You obviously do not have more to say about "species" than Stephen Jay Gould does, do you? Hence your utter silence on his thoughts on sexes, both from evolutionary & embryological points of view. Evidently you have little interest in biology per se, unless it helps you to argue for the eternal necessity of the two-sex model (which it doesn't). Reproduction took place in the period when Europeans, both learned & not so learned, understood the world through the lens of the "one-sex, two-gender model." How social relations & ideology divide humanity into sexes & genders -- how our social persons have become variously sexed & gendered -- is a _political_ affair. The existence of biological differences among human individuals -- which are numerous -- doesn't automatically determine the number of sexes or other classifications. For instance, if reproduction is to be made a key issue in the division of humanity, one might use other biologically relevant categories as more prominent dividers than sexes: the fertile versus the sterile; the too young & the too old versus those of the child-bearing age; etc. 4-year-old human beings, however sexed, are incapable of reproduction!
It is oppression that has created gender, not the other way around, and our models of sexes have been shaped by gender oppression. To understand social reproduction, one must have a feminist & Marxist understanding of how one half (but not the other) of humanity have been denied control over their bodies on the assumption of their temporary reproductive capacity (especially to secure the transmission of property), subjected to marginal places in the division of labor, made strangers to full political personhood, etc. Biology has been used as a pretext for oppression in social reproduction, and it is not a cause of it.

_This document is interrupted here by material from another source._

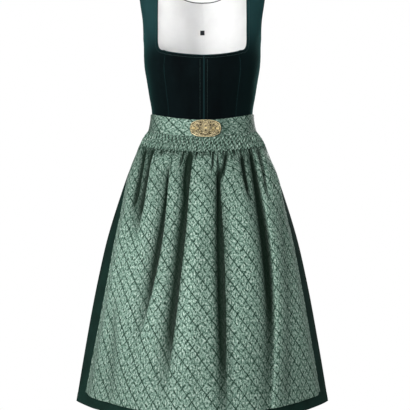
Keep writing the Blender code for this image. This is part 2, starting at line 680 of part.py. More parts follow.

In a classless society where sexism doesn't plague humanity & one half of human individuals are not denied the full control over their bodies, there won't be any gender, and there is no reason to believe that it will necessarily have a two-sex model of understanding human biology. Why not five: those too young to reproduce; those too old to reproduce; fertile humans of the reproductive age with XX chromosomes; fertile humans of the reproductive age with XY chromosomes; & sterile humans of the reproductive age? Isn't this fivefold sexing more biologically relevant for reproduction and its understanding than a two-sex model? Unless you think that XX and XY are "more biologically important" for reproduction than age, fertility, etc.?
You wrote to Kelley:
>But let me respond to your crack about my ignorance of queers. The
>existance of
>queers requires more than one sex, doesn't it?
In a classless society without gender oppression, people are not likely to define themselves in terms of "homosexual," "bisexual," & "heterosexual." "Queers" will probably become as useless a term as "straights," except in the studies of twentieth-century history and literature, perhaps.